What the team is looking into is how it’s operated on the on-demand platform, with joining it live versus starting from the beginning. That’s the type of feedback that the team is trying to get.
Right now the answer is we don’t at this point have plans to change that. As the season progresses and we continue to get more feedback, we might consider tweaking the experience to better suit our customers.
I don’t mean to come across as being totally in NBC Sports’ corner on this, but it’s hard to not be. I thought they did a great job from their end, and I said so in my behind-the-scenes story.
I also agree with Miller on the main point he made about viewers’ complaints, which is that they have to contact their cable or satellite provider and make their voices heard.
As he told me Saturday:
Every game is being delivered to every MVPD in high-def. Once it gets to that MVPD, it's up to them how they're going to make sure they distribute it.

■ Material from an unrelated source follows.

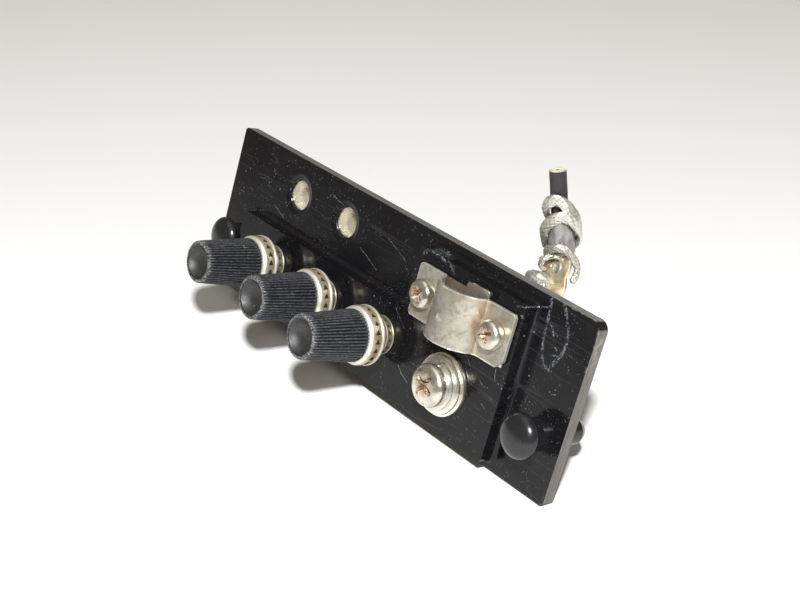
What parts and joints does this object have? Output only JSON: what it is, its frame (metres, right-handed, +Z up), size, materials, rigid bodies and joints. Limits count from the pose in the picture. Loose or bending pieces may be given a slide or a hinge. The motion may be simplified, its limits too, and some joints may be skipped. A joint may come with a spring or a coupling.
{
  "type": "receiver aerial terminal panel",
  "caption": "Black moulded aerial terminal panel with screw-down binding posts, pin jacks, a coaxial saddle clamp, an earth screw and push rivets.",
  "frame": {"origin": "centre of the board's rear face, whose flat rim and ends seat on the chassis", "axes": "+X along the board, +Z up the board as mounted, +Y out of the rear face into the chassis; the posts stand out along -Y"},
  "size_m": [0.105, 0.0368, 0.0525],
  "materials": {
    "black_board": "glossy moulded phenolic-look plastic, scratched",
    "black_cap": "satin moulded plastic, fluted",
    "black_rivet": "glossy nylon",
    "nickel_plate": "dull yellowed nickel plate",
    "strap_metal": "nickel-plated sheet, stained",
    "screw_metal": "nickel plate with rust in the recess",
    "brass": "tinned brass, worn",
    "steel": "zinc-plated steel",
    "lead_jacket": "black PVC",
    "lead_core": "polythene dielectric with a copper wire",
    "grey_foil": "grey foil screen",
    "tinned_braid": "tinned copper braid",
    "solder": "dull solder"
  },
  "bodies": {
    "board": {"terminal_board": "black_board", "post_1_stud": "brass", "post_1_base_collar": "nickel_plate", "post_1_solder_lug": "brass", "post_1_lock_washer": "steel", "post_1_rear_nut": "steel", "post_2_stud": "brass", "post_2_base_collar": "nickel_plate", "post_2_solder_lug": "brass", "post_2_lock_washer": "steel", "post_2_rear_nut": "steel", "post_3_stud": "brass", "post_3_base_collar": "nickel_plate", "post_3_solder_lug": "brass", "post_3_lock_washer": "steel", "post_3_rear_nut": "steel", "jack_1_socket": "nickel_plate", "jack_2_socket": "nickel_plate", "clamp_contact_plate": "strap_metal", "clamp_nut_left": "steel", "clamp_nut_right": "steel", "clamp_rear_washer": "steel", "earth_solder_lug": "brass", "earth_nut": "steel", "rivet_left_grommet": "black_rivet", "rivet_right_grommet": "black_rivet", "pigtail_lug": "brass", "coax_jacket": "lead_jacket", "coax_core": "lead_core", "coax_sleeve": "grey_foil", "solder_joint": "solder", "braid_pigtail": "tinned_braid"},
    "post_1_carriage": {"post_1_pressure_washer": "nickel_plate"},
    "post_1_knob": {"post_1_skirt_insert": "nickel_plate", "post_1_cap": "black_cap"},
    "post_2_carriage": {"post_2_pressure_washer": "nickel_plate"},
    "post_2_knob": {"post_2_skirt_insert": "nickel_plate", "post_2_cap": "black_cap"},
    "post_3_carriage": {"post_3_pressure_washer": "nickel_plate"},
    "post_3_knob": {"post_3_skirt_insert": "nickel_plate", "post_3_cap": "black_cap"},
    "clamp_strap": {"clamp_saddle": "strap_metal"},
    "clamp_left_screw": {"clamp_screw_left": "screw_metal"},
    "clamp_right_screw": {"clamp_screw_right": "screw_metal"},
    "earth_washers": {"earth_flat_washer": "nickel_plate", "earth_clamp_washer": "nickel_plate", "earth_spring_washer": "steel"},
    "earth_screw_body": {"earth_screw": "screw_metal"},
    "rivet_left_pin": {"rivet_left_plunger": "black_rivet"},
    "rivet_right_pin": {"rivet_right_plunger": "black_rivet"}
  },
  "joints": [
    {"name": "post_1_travel", "type": "slide", "parent": "board", "child": "post_1_carriage", "axis": [0, -1, 0], "range_m": [-0.0007, 0.0035]},
    {"name": "post_1_turn", "type": "hinge", "parent": "post_1_carriage", "child": "post_1_knob", "pos_m": [-0.0288, -0.0086, -0.0051], "axis": [0, -1, 0], "range_deg": [-361, 1801]},
    {"name": "post_2_travel", "type": "slide", "parent": "board", "child": "post_2_carriage", "axis": [0, -1, 0], "range_m": [0, 0.0042]},
    {"name": "post_2_turn", "type": "hinge", "parent": "post_2_carriage", "child": "post_2_knob", "pos_m": [-0.0108, -0.0079, -0.0051], "axis": [0, -1, 0], "range_deg": [-1, 2161]},
    {"name": "post_3_travel", "type": "slide", "parent": "board", "child": "post_3_carriage", "axis": [0, -1, 0], "range_m": [-0.0014, 0.0028]},
    {"name": "post_3_turn", "type": "hinge", "parent": "post_3_carriage", "child": "post_3_knob", "pos_m": [0.0072, -0.0093, -0.0051], "axis": [0, -1, 0], "range_deg": [-721, 1441]},
    {"name": "clamp_lift", "type": "slide", "parent": "board", "child": "clamp_strap", "axis": [0, -1, 0], "range_m": [0, 0.0025]},
    {"name": "clamp_screw_left_turn", "type": "hinge", "parent": "clamp_strap", "child": "clamp_left_screw", "pos_m": [0.01635, -0.0064, 0.00695], "axis": [0, -1, 0], "range_deg": [-1, 1801]},
    {"name": "clamp_screw_right_turn", "type": "hinge", "parent": "clamp_strap", "child": "clamp_right_screw", "pos_m": [0.03455, -0.0064, 0.00695], "axis": [0, -1, 0], "range_deg": [-1, 1801]},
    {"name": "earth_washer_lift", "type": "slide", "parent": "board", "child": "earth_washers", "axis": [0, -1, 0], "range_m": [0, 0.0035]},
    {"name": "earth_screw_turn", "type": "hinge", "parent": "earth_washers", "child": "earth_screw_body", "pos_m": [0.02595, -0.008, -0.00645], "axis": [0, -1, 0], "range_deg": [-1, 1801]},
    {"name": "rivet_left_push", "type": "slide", "parent": "board", "child": "rivet_left_pin", "axis": [0, 1, 0], "range_m": [-0.003, 0.0015]},
    {"name": "rivet_right_push", "type": "slide", "parent": "board", "child": "rivet_right_pin", "axis": [0, 1, 0], "range_m": [-0.0021, 0.0024]}
  ],
  "couplings": [
    {"joint": "post_1_turn", "follows": "post_1_travel", "rad_per_m": 8976},
    {"joint": "post_2_turn", "follows": "post_2_travel", "rad_per_m": 8976},
    {"joint": "post_3_turn", "follows": "post_3_travel", "rad_per_m": 8976},
    {"joint": "clamp_screw_left_turn", "follows": "clamp_lift", "rad_per_m": 12566},
    {"joint": "clamp_screw_right_turn", "follows": "clamp_lift", "rad_per_m": 12566},
    {"joint": "earth_screw_turn", "follows": "earth_washer_lift", "rad_per_m": 8976}
  ]
}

And it's incumbent upon fans and consumers to tell their MVPD, "Hey, we know you're getting these games, and we want to be able to see them. Please make it easy for us."
It doesn’t do much to complain to NBC. Nor does it do much to complain to me, honestly. I appreciate hearing about your experiences and I’m happy to help spread the word about problems, but I can’t actually solve any of them.
So I asked the Comcast spokesperson what the best way is for viewers to make their voices heard. I was told that the company definitely pays attention to Twitter, and indeed, there’s a list of customer service accounts here.
There’s also a phone number, 1-800-934-6489, and there are other ways to contact the company here.
I will report back when I hear more on the technology questions that I raised above. For now, it seems like the best thing you can do is make your voice heard.